Choosing “credit” gives you:
oAccess to more merchants. Three times as many stores accept signature-based debit purchases when compared with PIN purchases.
o”Chargeback” protections that allow you to get your money back promptly if there is a dispute with the merchant.
oOpportunity to earn reward points.

Be Aware of the Differences
When you choose to answer ‘debit’ you will verify your identity by submitting your personal four-number password or PIN (personal identification number). Choosing the “credit” option means you plan to sign a receipt instead of entering a PIN. You get a copy of the signed receipt just like when you use a standard credit card.

As far as safety is concerned paying by PIN is regarded as more secure because it’s harder to guess or steal a password than to fake a signature. But paying by the ‘credit’ option may be the only option available if the merchant doesn’t provide a PIN pad.

The Merchants’ Preference
The best choice for the merchant is for you to use the ‘debit’ option and enter a PIN to verify your identity because their costs are lower. Some merchants only accept debit cards and some will program the PIN machine to automatically be prepared for your PIN input or require the cashier to enable a signature-based transaction.

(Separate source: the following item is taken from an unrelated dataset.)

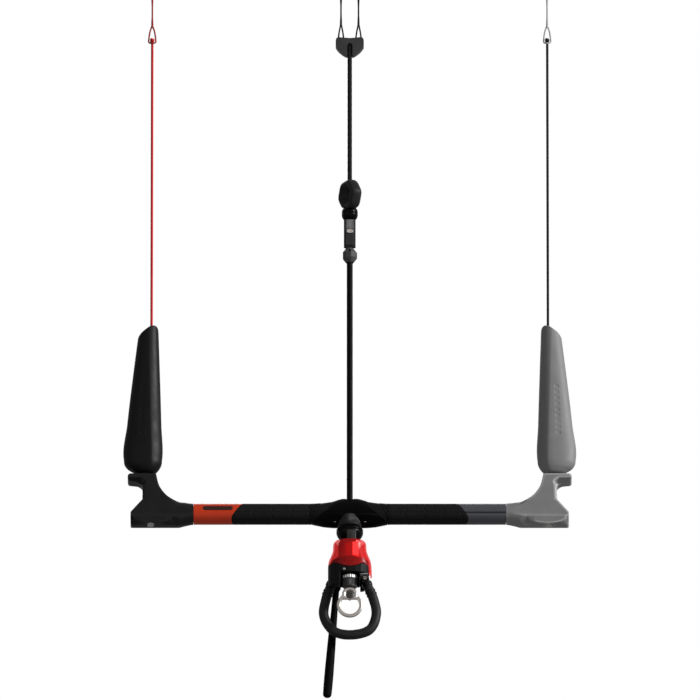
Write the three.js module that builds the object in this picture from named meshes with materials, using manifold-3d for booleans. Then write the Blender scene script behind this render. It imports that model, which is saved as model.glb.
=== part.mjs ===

Credit unions typically prefer your signature identification because they will earn higher fees when their members choose the ‘credit’ option. Members benefit with lower fees and often fee-free debit transactions.

Beware of Hidden Fees
It’s quite a shock when your bank statement arrives and you notice ten service charges for $1.50 each only to find out that you have been charged for each ‘debit’ transaction you’ve made during the month. Read the fine print before you use any debit or credit cards so that you aren’t caught by surprise.

Fees can be to either type of purchase. Some banks charge a fee for every PIN transaction and they can add up to pretty hefty losses. Some merchants charge a fee to consumers who say “credit” when paying with a debit card. There also may be a limit to the number of free debit card transactions allowed each month.